----- SOURCE MATERIAL

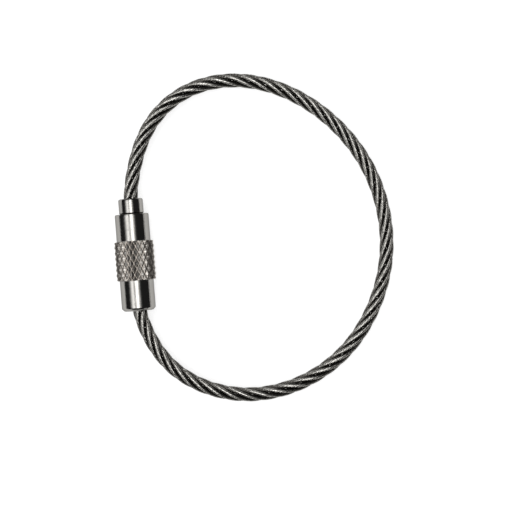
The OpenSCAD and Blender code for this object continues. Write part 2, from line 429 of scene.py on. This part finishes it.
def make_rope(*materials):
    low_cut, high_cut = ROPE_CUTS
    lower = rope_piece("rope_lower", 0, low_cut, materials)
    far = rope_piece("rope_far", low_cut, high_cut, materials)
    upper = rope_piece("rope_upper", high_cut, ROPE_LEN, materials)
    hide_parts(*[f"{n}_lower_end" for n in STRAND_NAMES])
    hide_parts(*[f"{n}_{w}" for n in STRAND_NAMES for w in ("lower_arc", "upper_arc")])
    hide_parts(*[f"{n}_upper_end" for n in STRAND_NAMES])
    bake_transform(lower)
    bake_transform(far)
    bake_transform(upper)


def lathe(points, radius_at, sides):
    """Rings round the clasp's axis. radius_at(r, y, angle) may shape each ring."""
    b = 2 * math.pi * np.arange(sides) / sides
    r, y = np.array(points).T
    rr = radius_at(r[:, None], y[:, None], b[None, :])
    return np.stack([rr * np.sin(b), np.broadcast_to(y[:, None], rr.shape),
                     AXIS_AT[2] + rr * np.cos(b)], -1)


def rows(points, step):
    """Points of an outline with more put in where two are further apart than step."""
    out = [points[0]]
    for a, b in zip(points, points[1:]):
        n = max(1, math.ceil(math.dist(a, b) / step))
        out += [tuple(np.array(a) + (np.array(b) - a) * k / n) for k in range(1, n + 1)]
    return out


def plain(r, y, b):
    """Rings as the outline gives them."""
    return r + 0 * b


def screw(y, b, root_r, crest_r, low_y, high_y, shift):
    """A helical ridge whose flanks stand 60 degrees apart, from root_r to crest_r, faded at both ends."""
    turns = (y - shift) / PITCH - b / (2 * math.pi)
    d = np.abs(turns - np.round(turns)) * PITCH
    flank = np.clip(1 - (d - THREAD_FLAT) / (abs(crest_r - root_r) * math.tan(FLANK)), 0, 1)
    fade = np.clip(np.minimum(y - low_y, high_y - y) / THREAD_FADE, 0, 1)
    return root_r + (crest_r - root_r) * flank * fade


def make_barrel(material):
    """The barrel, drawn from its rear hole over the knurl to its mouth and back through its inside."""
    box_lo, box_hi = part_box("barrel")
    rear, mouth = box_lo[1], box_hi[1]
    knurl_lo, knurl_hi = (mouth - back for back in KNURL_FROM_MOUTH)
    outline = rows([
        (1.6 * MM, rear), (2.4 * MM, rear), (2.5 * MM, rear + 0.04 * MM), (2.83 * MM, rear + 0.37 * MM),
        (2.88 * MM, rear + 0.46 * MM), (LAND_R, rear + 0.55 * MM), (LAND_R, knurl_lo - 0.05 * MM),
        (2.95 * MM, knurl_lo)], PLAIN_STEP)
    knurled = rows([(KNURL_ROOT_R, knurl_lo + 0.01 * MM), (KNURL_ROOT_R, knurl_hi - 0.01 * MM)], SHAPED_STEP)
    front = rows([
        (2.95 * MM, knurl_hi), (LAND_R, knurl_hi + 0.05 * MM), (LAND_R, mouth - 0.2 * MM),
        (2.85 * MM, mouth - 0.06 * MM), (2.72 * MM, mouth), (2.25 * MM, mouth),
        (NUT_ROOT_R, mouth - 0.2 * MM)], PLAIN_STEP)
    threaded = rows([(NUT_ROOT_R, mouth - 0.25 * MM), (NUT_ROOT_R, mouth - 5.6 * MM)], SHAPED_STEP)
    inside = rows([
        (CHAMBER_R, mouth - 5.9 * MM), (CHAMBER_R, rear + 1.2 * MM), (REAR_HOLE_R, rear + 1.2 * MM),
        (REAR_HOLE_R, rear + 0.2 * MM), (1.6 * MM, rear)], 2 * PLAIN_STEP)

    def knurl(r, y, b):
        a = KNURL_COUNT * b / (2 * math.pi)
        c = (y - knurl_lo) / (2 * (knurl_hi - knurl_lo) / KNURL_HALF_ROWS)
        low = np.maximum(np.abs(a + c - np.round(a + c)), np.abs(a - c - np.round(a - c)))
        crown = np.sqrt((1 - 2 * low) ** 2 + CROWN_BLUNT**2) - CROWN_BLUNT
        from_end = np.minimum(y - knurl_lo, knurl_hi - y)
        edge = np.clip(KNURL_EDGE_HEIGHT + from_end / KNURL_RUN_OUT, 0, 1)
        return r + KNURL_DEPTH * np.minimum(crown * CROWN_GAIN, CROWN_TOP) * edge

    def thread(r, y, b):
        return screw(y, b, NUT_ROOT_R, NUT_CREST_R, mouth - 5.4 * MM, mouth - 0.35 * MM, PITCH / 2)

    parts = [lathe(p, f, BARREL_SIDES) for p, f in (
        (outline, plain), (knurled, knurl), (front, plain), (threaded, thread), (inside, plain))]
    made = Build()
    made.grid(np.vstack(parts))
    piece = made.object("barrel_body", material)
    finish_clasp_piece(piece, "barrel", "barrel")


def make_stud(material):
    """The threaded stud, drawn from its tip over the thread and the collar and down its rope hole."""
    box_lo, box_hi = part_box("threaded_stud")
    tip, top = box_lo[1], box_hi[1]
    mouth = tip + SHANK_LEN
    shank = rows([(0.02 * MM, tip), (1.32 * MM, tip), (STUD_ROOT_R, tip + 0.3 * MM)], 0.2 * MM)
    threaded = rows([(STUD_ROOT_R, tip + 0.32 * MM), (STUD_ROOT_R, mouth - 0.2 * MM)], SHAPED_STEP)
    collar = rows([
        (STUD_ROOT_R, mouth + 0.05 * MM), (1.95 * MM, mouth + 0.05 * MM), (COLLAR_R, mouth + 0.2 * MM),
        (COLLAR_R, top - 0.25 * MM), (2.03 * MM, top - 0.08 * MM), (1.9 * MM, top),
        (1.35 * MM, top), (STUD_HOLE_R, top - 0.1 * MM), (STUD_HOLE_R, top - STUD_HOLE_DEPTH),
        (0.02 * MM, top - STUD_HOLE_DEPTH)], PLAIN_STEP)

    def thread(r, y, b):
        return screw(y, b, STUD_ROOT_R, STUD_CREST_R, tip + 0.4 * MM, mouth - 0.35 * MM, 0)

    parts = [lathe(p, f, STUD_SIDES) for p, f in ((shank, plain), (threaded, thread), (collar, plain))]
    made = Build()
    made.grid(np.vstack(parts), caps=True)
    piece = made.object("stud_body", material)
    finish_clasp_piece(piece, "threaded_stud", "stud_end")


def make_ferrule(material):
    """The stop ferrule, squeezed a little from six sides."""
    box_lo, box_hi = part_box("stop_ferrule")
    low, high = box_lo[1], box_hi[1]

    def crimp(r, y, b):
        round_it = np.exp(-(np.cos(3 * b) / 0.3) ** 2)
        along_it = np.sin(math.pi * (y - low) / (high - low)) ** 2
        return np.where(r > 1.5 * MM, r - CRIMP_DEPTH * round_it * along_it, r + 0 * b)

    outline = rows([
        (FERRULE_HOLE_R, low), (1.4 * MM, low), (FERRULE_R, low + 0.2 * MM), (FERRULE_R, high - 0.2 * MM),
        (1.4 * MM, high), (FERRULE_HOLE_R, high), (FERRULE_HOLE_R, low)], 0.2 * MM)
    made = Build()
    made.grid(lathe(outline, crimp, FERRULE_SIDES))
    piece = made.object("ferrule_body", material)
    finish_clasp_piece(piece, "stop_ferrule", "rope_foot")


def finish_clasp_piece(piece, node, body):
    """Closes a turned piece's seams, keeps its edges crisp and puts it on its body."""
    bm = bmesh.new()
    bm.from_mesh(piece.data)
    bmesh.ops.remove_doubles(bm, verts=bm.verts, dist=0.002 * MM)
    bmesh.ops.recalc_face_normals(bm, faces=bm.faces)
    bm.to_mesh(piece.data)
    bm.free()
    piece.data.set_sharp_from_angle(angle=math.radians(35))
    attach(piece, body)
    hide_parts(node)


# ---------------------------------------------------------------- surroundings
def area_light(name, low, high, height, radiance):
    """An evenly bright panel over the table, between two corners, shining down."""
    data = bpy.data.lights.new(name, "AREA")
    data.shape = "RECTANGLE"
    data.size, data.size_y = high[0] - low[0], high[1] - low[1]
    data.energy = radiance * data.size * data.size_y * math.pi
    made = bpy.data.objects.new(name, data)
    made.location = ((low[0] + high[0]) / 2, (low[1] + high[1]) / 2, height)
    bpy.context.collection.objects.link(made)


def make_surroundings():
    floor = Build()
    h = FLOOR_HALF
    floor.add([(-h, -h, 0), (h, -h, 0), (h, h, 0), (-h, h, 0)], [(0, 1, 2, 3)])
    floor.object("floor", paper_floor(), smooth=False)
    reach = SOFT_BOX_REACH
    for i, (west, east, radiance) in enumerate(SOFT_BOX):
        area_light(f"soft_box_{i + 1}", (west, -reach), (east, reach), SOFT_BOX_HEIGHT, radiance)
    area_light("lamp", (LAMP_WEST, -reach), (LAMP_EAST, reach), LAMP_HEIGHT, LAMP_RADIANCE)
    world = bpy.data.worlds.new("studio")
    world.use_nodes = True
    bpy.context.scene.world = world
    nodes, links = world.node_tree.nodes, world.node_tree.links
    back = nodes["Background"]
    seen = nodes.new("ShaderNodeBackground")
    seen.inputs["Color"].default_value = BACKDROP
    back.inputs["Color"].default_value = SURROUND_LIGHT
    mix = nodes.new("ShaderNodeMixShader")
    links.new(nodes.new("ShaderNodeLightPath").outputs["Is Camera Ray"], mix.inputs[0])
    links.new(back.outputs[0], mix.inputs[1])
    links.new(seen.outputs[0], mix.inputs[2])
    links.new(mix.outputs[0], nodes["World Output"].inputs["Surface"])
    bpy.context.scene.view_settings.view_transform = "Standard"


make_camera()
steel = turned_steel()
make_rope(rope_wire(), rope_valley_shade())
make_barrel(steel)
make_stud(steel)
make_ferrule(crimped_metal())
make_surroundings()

----------

WHAT IS REQUIRED - Restate word for word only the lines running from the beginning of the data to the line holding "return r + 0 * b", both included.

EXERCISE ANSWER -
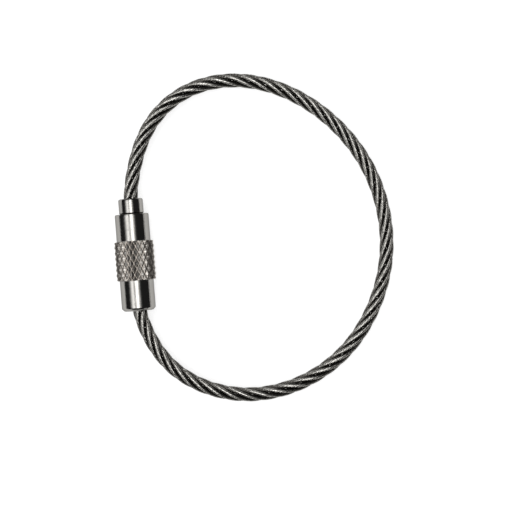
The OpenSCAD and Blender code for this object continues. Write part 2, from line 429 of scene.py on. This part finishes it.
def make_rope(*materials):
    low_cut, high_cut = ROPE_CUTS
    lower = rope_piece("rope_lower", 0, low_cut, materials)
    far = rope_piece("rope_far", low_cut, high_cut, materials)
    upper = rope_piece("rope_upper", high_cut, ROPE_LEN, materials)
    hide_parts(*[f"{n}_lower_end" for n in STRAND_NAMES])
    hide_parts(*[f"{n}_{w}" for n in STRAND_NAMES for w in ("lower_arc", "upper_arc")])
    hide_parts(*[f"{n}_upper_end" for n in STRAND_NAMES])
    bake_transform(lower)
    bake_transform(far)
    bake_transform(upper)


def lathe(points, radius_at, sides):
    """Rings round the clasp's axis. radius_at(r, y, angle) may shape each ring."""
    b = 2 * math.pi * np.arange(sides) / sides
    r, y = np.array(points).T
    rr = radius_at(r[:, None], y[:, None], b[None, :])
    return np.stack([rr * np.sin(b), np.broadcast_to(y[:, None], rr.shape),
                     AXIS_AT[2] + rr * np.cos(b)], -1)


def rows(points, step):
    """Points of an outline with more put in where two are further apart than step."""
    out = [points[0]]
    for a, b in zip(points, points[1:]):
        n = max(1, math.ceil(math.dist(a, b) / step))
        out += [tuple(np.array(a) + (np.array(b) - a) * k / n) for k in range(1, n + 1)]
    return out


def plain(r, y, b):
    """Rings as the outline gives them."""
    return r + 0 * b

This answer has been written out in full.